Socio-economic status and incident diabetes mellitus among employees in Denmark: a prospective analysis with 10-year follow-up

Tidsskriftartikel - 2014

Resume

AIMS: To contribute to the research on diabetes and social inequality by presenting national data on incident diabetes mellitus, stratified according to socio-economic status. METHODS: National registers were combined, linking socio-economic status with incident diabetes over a 10-year period (2001-2010). The study population comprised employees in Denmark aged 20-59 years at baseline. Poisson regression analysis was used to estimate socio-economic rate ratios. Excess fraction analysis was used to determine the proportion of cases that would not have occurred if morbidity rates in each socio-economic group had been as low as those in the reference group. Monte Carlo simulation was used to calculate 95% CIs for excess fraction estimates RESULTS: A total of 1 005 572 men and 951 039 women were included in the analysis.
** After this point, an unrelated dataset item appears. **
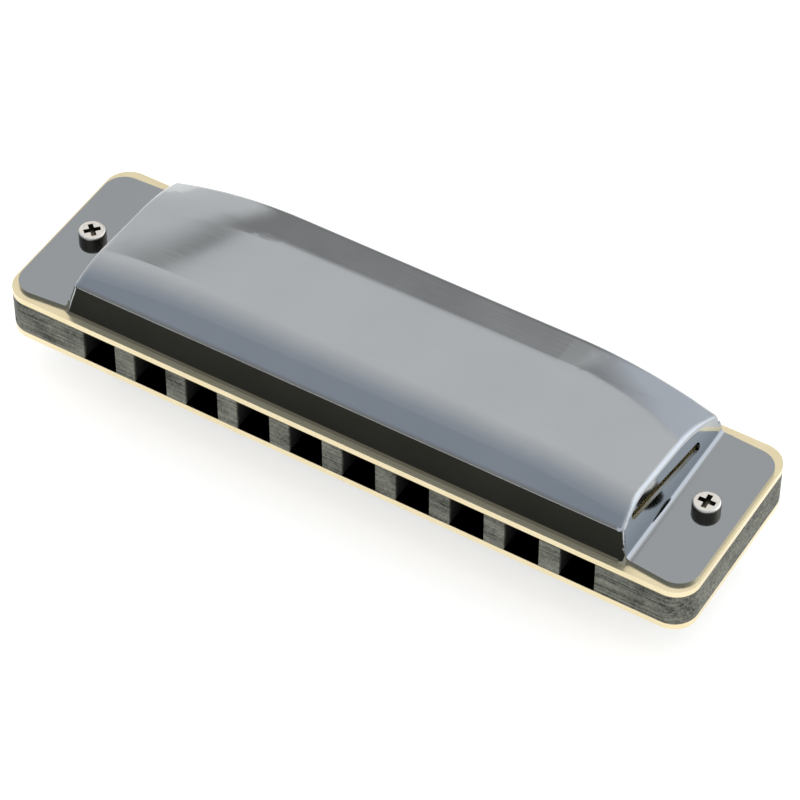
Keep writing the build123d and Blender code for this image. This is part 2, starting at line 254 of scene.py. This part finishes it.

The follow-up yielded 43 439 cases in 9 533 199 person-years at risk among men and 29 266 cases in 9 163 405 person-years at risk among women. Using 'professionals' as a reference group, higher levels of relative risk were observed among every other socio-occupational group. The excess fraction was, 0.342 (95% CI 0.329-0.354) among men and 0.359 (95% CI 0.349-0.369) among women. CONCLUSIONS: Excess fraction analysis suggests that more than a third of cases of diabetes could be prevented if all employees were exposed to the same working conditions as the reference population. Acknowledging potential confounders, the observed levels of incident diabetes among the workforce highlight the potential gains to be had by better use of the workplace as an arena for prevention. Greater integration of occupational health and general healthcare is required to achieve this

Reference

Cleal BR, Hannerz H, Poulsen K, Andersen LL. Socio-economic status and incident diabetes mellitus among employees in Denmark: a prospective analysis with 10-year follow-up. Diabetic Medicine 2014;31(12):1559-1562.